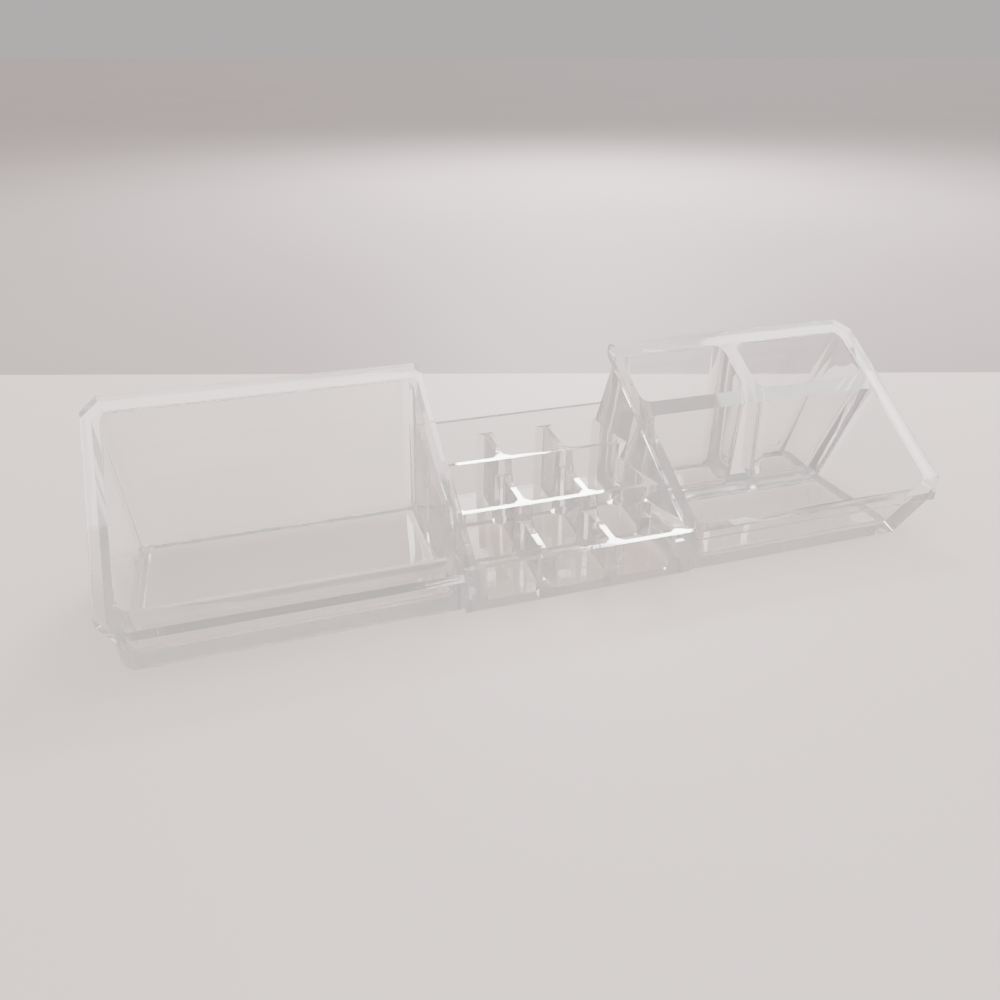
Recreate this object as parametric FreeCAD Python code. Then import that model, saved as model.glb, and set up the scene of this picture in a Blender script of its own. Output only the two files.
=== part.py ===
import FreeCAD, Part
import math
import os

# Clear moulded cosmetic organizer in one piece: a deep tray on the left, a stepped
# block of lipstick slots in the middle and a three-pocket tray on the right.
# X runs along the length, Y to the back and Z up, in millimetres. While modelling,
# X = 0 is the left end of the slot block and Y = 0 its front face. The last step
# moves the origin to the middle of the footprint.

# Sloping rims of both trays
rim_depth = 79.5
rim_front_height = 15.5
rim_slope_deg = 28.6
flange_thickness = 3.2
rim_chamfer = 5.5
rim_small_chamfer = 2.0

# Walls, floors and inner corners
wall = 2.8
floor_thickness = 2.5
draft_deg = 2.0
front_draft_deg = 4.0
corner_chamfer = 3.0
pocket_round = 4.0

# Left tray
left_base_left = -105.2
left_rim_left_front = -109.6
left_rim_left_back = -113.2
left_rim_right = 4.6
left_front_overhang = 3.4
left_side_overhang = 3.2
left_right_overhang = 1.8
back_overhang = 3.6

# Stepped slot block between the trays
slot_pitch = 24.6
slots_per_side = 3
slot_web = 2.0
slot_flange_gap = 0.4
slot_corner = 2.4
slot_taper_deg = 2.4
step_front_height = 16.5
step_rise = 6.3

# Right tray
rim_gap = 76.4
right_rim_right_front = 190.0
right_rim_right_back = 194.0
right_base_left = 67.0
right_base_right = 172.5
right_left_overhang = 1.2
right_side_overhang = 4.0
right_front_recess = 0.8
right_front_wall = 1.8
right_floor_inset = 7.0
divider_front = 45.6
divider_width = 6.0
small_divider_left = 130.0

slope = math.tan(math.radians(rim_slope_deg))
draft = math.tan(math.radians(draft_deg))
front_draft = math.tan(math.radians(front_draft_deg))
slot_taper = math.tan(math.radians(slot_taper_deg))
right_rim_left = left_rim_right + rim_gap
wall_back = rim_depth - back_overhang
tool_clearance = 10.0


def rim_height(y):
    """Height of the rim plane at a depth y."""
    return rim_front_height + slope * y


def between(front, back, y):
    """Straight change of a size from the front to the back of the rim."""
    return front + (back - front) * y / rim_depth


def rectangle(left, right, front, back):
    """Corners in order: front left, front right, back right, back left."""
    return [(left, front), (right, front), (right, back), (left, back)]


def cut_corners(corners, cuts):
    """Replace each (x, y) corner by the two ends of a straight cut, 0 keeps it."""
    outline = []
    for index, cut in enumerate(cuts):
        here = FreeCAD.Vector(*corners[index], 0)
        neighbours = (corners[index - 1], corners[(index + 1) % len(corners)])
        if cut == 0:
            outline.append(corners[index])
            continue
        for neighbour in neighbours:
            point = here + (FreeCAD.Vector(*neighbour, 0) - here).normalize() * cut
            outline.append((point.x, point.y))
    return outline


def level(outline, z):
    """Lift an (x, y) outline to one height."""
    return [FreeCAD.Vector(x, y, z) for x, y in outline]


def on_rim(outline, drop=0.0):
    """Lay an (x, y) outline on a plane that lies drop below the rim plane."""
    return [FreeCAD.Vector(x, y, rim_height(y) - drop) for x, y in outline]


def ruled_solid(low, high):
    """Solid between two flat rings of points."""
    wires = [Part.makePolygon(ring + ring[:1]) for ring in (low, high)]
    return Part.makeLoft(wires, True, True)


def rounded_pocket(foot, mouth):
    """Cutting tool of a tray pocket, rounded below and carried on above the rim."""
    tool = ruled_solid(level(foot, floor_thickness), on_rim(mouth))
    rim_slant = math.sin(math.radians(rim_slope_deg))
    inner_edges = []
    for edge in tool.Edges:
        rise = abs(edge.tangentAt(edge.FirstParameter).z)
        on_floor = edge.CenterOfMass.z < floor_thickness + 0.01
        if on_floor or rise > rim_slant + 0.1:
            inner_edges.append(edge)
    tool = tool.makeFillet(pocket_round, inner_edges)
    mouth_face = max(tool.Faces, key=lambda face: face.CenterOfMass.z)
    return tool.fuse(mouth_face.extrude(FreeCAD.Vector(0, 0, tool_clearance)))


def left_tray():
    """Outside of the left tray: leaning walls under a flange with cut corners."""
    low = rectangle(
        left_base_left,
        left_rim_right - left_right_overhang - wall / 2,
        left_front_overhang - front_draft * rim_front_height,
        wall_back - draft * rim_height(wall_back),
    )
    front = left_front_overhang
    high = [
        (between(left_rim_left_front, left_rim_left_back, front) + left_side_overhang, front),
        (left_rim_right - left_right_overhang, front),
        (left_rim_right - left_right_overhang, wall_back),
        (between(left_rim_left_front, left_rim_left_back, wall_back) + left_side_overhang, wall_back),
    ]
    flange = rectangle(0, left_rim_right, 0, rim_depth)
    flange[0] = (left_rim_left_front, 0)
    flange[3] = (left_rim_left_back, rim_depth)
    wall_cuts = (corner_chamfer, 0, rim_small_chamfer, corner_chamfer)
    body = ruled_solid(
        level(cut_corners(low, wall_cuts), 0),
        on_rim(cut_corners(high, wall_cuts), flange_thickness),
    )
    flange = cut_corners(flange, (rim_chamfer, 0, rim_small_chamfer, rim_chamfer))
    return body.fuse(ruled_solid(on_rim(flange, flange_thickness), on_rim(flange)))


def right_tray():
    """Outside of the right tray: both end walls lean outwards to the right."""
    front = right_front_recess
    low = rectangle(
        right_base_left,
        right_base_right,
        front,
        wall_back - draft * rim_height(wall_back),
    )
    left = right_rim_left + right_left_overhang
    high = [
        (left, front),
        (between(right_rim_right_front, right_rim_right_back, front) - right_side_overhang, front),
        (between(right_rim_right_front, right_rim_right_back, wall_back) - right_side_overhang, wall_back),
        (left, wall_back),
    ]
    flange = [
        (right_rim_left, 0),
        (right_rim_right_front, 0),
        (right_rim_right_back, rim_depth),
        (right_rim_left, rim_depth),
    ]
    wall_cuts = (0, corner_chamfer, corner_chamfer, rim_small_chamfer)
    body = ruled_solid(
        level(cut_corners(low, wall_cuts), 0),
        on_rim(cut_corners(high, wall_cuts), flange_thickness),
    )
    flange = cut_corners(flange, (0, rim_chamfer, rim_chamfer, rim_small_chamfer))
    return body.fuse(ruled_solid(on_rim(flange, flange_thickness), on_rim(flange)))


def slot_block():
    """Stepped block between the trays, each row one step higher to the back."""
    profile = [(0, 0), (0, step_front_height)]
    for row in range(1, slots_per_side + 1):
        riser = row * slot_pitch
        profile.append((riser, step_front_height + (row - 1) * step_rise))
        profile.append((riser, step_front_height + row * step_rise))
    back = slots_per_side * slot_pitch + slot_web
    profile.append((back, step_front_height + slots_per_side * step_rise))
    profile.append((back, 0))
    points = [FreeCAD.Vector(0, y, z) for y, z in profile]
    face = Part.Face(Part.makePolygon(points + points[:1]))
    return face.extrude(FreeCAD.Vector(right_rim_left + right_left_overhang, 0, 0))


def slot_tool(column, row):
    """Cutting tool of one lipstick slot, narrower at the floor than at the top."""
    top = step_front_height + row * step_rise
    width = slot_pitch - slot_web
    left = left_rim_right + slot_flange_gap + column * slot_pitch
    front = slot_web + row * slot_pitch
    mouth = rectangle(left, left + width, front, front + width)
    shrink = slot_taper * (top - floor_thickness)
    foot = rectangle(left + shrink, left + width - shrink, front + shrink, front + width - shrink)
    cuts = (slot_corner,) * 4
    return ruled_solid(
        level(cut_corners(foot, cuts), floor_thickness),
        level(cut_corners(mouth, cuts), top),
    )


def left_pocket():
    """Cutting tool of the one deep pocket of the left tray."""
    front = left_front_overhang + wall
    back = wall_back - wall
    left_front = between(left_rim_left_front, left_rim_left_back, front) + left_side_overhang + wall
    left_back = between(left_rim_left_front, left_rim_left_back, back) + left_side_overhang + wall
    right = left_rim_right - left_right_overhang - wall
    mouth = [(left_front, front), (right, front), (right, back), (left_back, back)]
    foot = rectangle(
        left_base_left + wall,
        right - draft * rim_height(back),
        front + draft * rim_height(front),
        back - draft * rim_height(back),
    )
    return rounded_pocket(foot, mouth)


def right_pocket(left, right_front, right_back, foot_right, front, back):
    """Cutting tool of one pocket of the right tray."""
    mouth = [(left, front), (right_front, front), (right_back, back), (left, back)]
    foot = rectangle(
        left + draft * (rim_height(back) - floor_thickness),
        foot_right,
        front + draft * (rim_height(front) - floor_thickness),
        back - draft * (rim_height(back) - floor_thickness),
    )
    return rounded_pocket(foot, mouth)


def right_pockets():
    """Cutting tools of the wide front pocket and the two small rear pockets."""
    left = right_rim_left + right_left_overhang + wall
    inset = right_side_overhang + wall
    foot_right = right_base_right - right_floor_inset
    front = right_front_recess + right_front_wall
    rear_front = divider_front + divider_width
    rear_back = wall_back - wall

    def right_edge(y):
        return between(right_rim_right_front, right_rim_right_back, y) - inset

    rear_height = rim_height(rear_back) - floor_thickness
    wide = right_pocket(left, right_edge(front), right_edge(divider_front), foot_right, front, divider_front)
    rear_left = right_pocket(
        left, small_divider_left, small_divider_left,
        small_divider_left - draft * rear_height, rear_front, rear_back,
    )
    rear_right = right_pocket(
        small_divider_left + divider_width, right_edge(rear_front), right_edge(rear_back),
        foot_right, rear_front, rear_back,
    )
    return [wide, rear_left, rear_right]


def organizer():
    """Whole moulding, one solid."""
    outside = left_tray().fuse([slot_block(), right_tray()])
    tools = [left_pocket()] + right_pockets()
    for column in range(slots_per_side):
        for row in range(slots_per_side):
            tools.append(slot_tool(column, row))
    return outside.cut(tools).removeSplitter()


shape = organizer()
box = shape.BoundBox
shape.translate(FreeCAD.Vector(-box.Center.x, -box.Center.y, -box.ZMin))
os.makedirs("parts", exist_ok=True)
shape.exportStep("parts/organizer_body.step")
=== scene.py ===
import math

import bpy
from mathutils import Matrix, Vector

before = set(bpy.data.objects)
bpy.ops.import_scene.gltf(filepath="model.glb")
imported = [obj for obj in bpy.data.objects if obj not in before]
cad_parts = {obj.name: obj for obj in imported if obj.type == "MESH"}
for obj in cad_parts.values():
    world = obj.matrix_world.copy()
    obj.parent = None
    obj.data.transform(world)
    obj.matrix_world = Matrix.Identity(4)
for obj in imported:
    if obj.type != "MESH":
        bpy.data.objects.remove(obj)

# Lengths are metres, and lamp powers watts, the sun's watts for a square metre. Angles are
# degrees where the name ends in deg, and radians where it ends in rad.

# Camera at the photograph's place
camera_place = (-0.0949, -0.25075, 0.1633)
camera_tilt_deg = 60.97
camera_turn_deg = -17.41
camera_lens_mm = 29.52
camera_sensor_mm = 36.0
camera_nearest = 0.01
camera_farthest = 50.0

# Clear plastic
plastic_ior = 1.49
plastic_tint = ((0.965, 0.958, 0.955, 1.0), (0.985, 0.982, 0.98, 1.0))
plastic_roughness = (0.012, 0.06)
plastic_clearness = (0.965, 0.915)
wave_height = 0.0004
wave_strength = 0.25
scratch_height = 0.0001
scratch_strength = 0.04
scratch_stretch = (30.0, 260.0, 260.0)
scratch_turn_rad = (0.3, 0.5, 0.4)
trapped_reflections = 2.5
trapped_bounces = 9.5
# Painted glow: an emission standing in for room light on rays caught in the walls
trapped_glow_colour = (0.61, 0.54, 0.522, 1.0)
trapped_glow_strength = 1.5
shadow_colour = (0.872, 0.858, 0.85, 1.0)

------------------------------

Your task
Repeat exactly the lines from the one containing "shape = organizer()" to the one containing "bpy.data.objects.remove(obj)", both lines included, and nothing else.

Written reply
shape = organizer()
box = shape.BoundBox
shape.translate(FreeCAD.Vector(-box.Center.x, -box.Center.y, -box.ZMin))
os.makedirs("parts", exist_ok=True)
shape.exportStep("parts/organizer_body.step")
=== scene.py ===
import math

import bpy
from mathutils import Matrix, Vector

before = set(bpy.data.objects)
bpy.ops.import_scene.gltf(filepath="model.glb")
imported = [obj for obj in bpy.data.objects if obj not in before]
cad_parts = {obj.name: obj for obj in imported if obj.type == "MESH"}
for obj in cad_parts.values():
    world = obj.matrix_world.copy()
    obj.parent = None
    obj.data.transform(world)
    obj.matrix_world = Matrix.Identity(4)
for obj in imported:
    if obj.type != "MESH":
        bpy.data.objects.remove(obj)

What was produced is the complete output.